The panel's Democratic leaders oppose the plan. They cite a report by the nonpartisan Congressional Research Service that states that a switch to a variable interest rate could more than double the interest paid by the average borrower over the life of his or her loan.
But a Democrat on the committee -- Rep. Robert E. Andrews of New Jersey -- disagrees with his colleagues. He has introduced his own bill (HR 4102), which would replace the fixed rate with a variable rate.
While his bill is similar to Mr. Boehner's, it would lower the interest-rate cap for borrowers with heavy debt burdens. Those borrowers who are putting at least 8 percent of their annual income into loan repayment would get a variable-rate loan with a lower cap than 8.25 percent (The Chronicle, April 30).
Mr. Andrews said he believes his bill could bring together Democrats and Republicans who are seeking a serious way to deal with the issue. "I have never been involved in a legislative process that doesn't involve compromise," Mr. Andrews said at the hearing.
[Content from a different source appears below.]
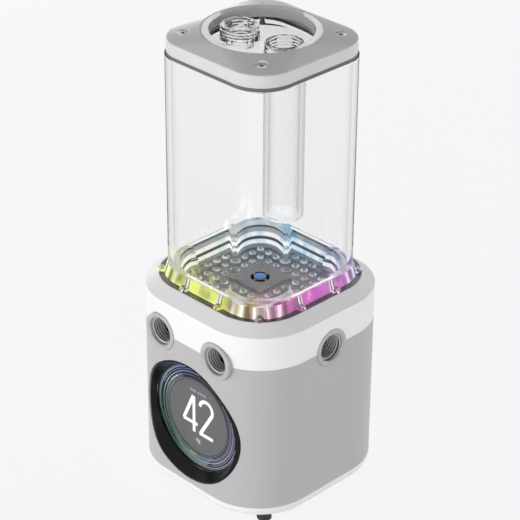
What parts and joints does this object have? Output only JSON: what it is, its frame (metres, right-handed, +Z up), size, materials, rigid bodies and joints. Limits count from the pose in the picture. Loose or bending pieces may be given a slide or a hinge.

Nine of the 21 other Democrats on the committee have agreed to cosponsor Mr. Andrews's bill. But there are divisions on the Republican side as well. At least a half-dozen Republicans oppose shifting to a variable rate in consolidation, Congressional observers say.
At the hearing, Mr. Boehner tried to draw support to the consolidation proposal in his bill. He presented a new report by the Congressional Research Service that he said shows that variable-rate consolidation loans tend to cost less for borrowers.
The analysis found, he said, that borrowers taking out consolidation loans in 13 of the 18 years since 1986, when Congress created the refinancing program, would have paid less over the life of their loans under a variable rate than a fixed one.
The panel's Democratic leaders did not comment on the study, as they first learned about it at the hearing.